Limits and practical caveats: running a local node requires storage, bandwidth, and maintenance—Monero nodes require substantial disk and sync time. Tor protects your network layer but does not obviate the need for private on‑chain behavior. Integrated exchanges and fiat rails will often reintroduce identity linkages outside the wallet’s control. Finally, a single 12‑word seed simplifies backup but concentrates risk; consider multi‑seed or hardware‑backed approaches if you control significant assets.

Decision heuristics: a simple framework to choose settings

Use this quick decision flow when configuring Cake Wallet: 1) Threat model: is your principal worry device compromise, network surveillance, or legal‑identity linkage? 2) If device compromise, prioritize hardware wallets and Cupcake air‑gapped signing. 3) If network surveillance, use Tor and run a local node where feasible. 4) If identity linkage via fiat on‑/off‑ramps is the concern, minimize in‑app KYC swaps and prefer peer or regulated services with strong privacy practices. These heuristics map mechanisms to likely adversaries instead of promising perfect protection.

If you want to evaluate the app yourself and follow a safe download path, the official download page is available here.

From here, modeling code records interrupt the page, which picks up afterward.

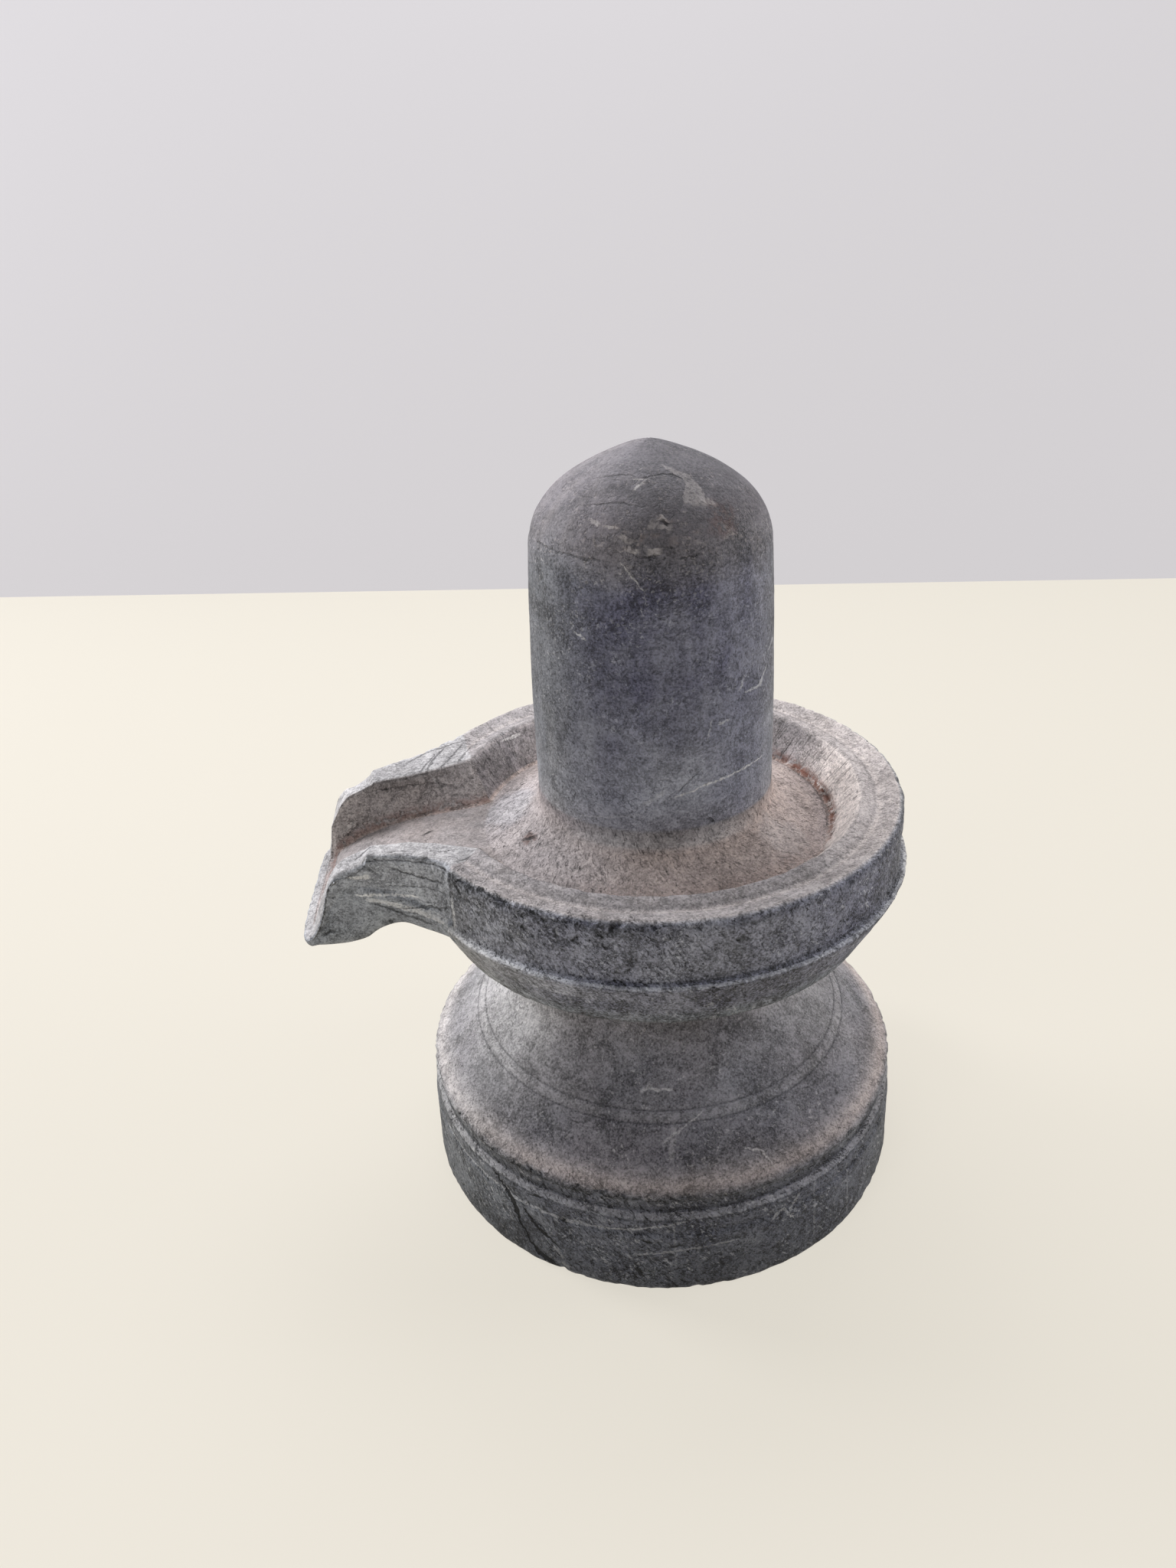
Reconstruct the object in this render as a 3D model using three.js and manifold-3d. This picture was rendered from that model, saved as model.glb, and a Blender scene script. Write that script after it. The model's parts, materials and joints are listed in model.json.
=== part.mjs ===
// A small Shivalinga carved from one block of dark grey stone: a round drum, a waisted pedestal, a
// bowl with a pouring spout, and a round-headed shaft that rises from the middle of the bowl.
//
// Millimetres, +Z up. The origin is the middle of the flat underside, on the axis the stone was
// turned about. The spout points along -X.
import * as THREE from "three";
import Module from "manifold-3d";
import { mergeVertices } from "three/addons/utils/BufferGeometryUtils.js";

const wasm = await Module();
wasm.setup();

// Drum: the cylinder that the stone stands on.
const FOOT_RADIUS = 60.1;
const FOOT_EDGE = 1.2;
const DRUM_SCORE_HEIGHT = 18;
const DRUM_SCORE_DEPTH = 0.5;
const DRUM_LEDGE_HEIGHT = 22.8;
const DRUM_LEDGE_RADIUS = 59.2;
const DRUM_BAND_RADIUS = 58.2;
const LIP_RADIUS = 58.9;
const LIP_HEIGHT = 28.2;

// Pedestal: the flare up from the drum's lip, with a double ring scored round it, and the waist.
const RING_RADIUS = 45.8;
const RING_HEIGHT = 39.9;
const RING_SPACING = 2;
const RING_DEPTH = 0.45;
const WAIST_RADIUS = 32.5;
const WAIST_HEIGHT = 58;

// Bowl: an undercut, a steep bevel, a thin ledge, the upright wall and the hollowed top.
const BEVEL_BOTTOM_RADIUS = 51.9;
const BEVEL_BOTTOM_HEIGHT = 72.6;
const LEDGE_RADIUS = 58.6;
const LEDGE_HEIGHT = 86.2;
const WALL_RADIUS = 57;
const RIM_HEIGHT = 101;
const RIM_EDGE = 1.2;
const RIM_VALLEY_RADIUS = 51.4;
const RIM_VALLEY_DEPTH = 1.1;
const BOWL_MOUTH_RADIUS = 47;
const FLOOR_EDGE_RADIUS = 41.2;
const FLOOR_EDGE_HEIGHT = 92.3;

// Shaft: slightly tapered, with a low pointed head.
const SHAFT_FOOT_RADIUS = 27.2;
const SHAFT_FOOT_HEIGHT = 99.6;
const SHAFT_RADIUS = 27;
const SHOULDER_RADIUS = 25.8;
const SHOULDER_HEIGHT = 159.5;
const TOTAL_HEIGHT = 180;

// Spout: how far it reaches, where its top starts to fall, and how wide it and its channel are.
const SPOUT_REACH = 83.2;
const SPOUT_BEND = 65.5;
const SPOUT_HALF_WIDTH = 19.8;
const SPOUT_TIP_HEIGHT = 78.8;
const SPOUT_ARCH_HEIGHT = 83.2;
const SPOUT_ROOT_RADIUS = 50;
const SPOUT_LEDGE_DEPTH = 0.9;
const CHANNEL_HALF_WIDTH = 14.2;
const CHANNEL_FLOOR_HALF_WIDTH = 12.5;
const CHANNEL_END_HEIGHT = 80.6;

// Crack: an old split down the drum's wall, below and to the side of the spout.
const CRACK_DEPTH = 1.6;
const CRACK_WIDTH = 1.5;

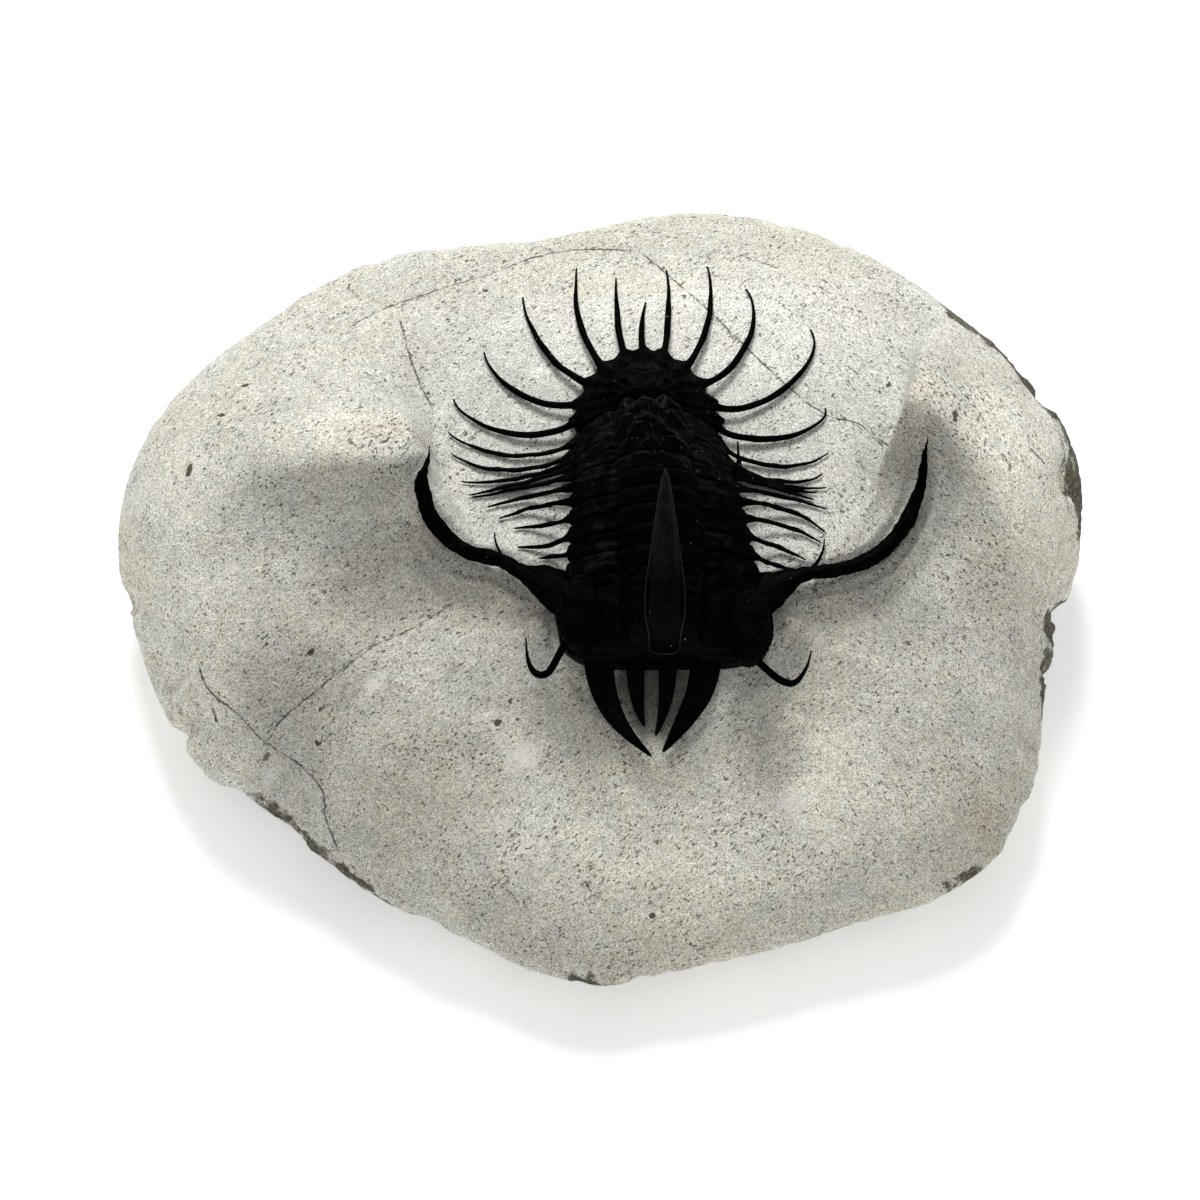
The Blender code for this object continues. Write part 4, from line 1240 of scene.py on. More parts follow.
@dataclass
class Thorax:
    """The eleven segments, each a curved band that ends in a spine at both sides."""

    body: BodyForm
    stone: Nodule
    shell: float = 1.1
    gap: float = 0.2
    spine_radius: float = 0.36
    tip_radius: float = 0.13
    lift: float = 0.42
    plate_steps: int = 116
    spine_steps: int = 34
    top_steps: int = 14
    under_steps: int = 9
    spiked: int = 7
    spikes: tuple[tuple[float, float, float, float], ...] = (
        (7, 0.985, 2.4, 4.2), (6.5, 0.995, 1.5, 2.6))
    right: tuple[SpinePlan, ...] = (
        SpinePlan(4, 12, 5), SpinePlan(7, -9, 1.8), SpinePlan(9.2, -15.3, -13),
        SpinePlan(12.1, -11.9, -25.6), SpinePlan(13.6, -15.3, -32.4), SpinePlan(14.2, -8.8, -11),
        SpinePlan(13.1, -12.9, -6.8), SpinePlan(14.1, -14.6, 8.5), SpinePlan(16.2, -15.2, 24.9),
        SpinePlan(16, -12.8, 51.8), SpinePlan(17, -5.1, 53.6))
    left: tuple[SpinePlan, ...] = (
        SpinePlan(3.5, 10, 5), SpinePlan(5, 7.6, -16.1), SpinePlan(8.2, -1.6, 15.1),
        SpinePlan(8.9, -0.2, -0.7), SpinePlan(11.5, -7.4, -21.4), SpinePlan(13.3, -8.4, -7.9),
        SpinePlan(15.9, -9.6, -2.2), SpinePlan(16.8, -13.7, 2.4), SpinePlan(18.1, -10.7, 17.2),
        SpinePlan(19.4, -0.1, 42.7), SpinePlan(20.1, 5.6, 42.8))
    spike_radii: tuple[float, float] = (0.36, 0.12)
    dull_segments: int = 5
    # Relief of a band: each ridge or furrow as height, place and spread.
    ring_ridge: Ridge = Ridge(0.62, 0.66, 0.27)
    ring_furrow: Ridge = Ridge(-0.30, 0.16, 0.10)
    edge_ridge: Ridge = Ridge(0.42, 0.52, 0.36)
    axial_furrow: Ridge = Ridge(-0.20, 0.475, 0.05)
    shoulder: Ridge = Ridge(-0.28, 0.80, 0.03)
    fold_period: float = 1.9
    fold_height: float = 0.55
    seam: Ridge = Ridge(0.55, 0.0, 0.05)
    seam_side: Ridge = Ridge(0.15, 0.13, 0.05)
    row_height: float = 0.10
    worn_numbers: tuple[float, float] = (5.0, 7.5)
    grains: tuple[Grain, ...] = (Grain(0.22, 1.9, 3, 61.0), Grain(0.10, 0.6, 3, 67.0))
    front_relief: tuple[float, float] = (0.55, 0.80)
    rear_relief: tuple[float, float] = (0.22, 0.50)
    # Underside that slides below the band ahead: place along the band, and depth in shells.
    tongue: Places = (
        (0, 0.42), (-0.10, 0.60), (-0.26, 0.68), (-0.30, 0.82), (-0.24, 1), (0, 1), (0.35, 1),
        (0.62, 0.9), (0.86, 0.42))
    flare: tuple[float, float] = (0.95, 0.18)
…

What to watch next: signals and practical implications

Monitor three trend signals: wider adoption of collaborative transaction techniques in Bitcoin wallets (which would raise baseline privacy), the availability and usability of MWEB‑style privacy extensions on Litecoin and other chains, and regulatory shifts around fiat rails that could change how seamless KYC on‑ramp options are integrated into wallets. Each of these affects trade‑offs: better on‑chain primitives reduce the need for privacy‑hazardous intermediaries; regulatory pressure could push more on‑device KYC or surveillance features; and improved UX for air‑gapped workflows could make high‑assurance cold storage routine for more users.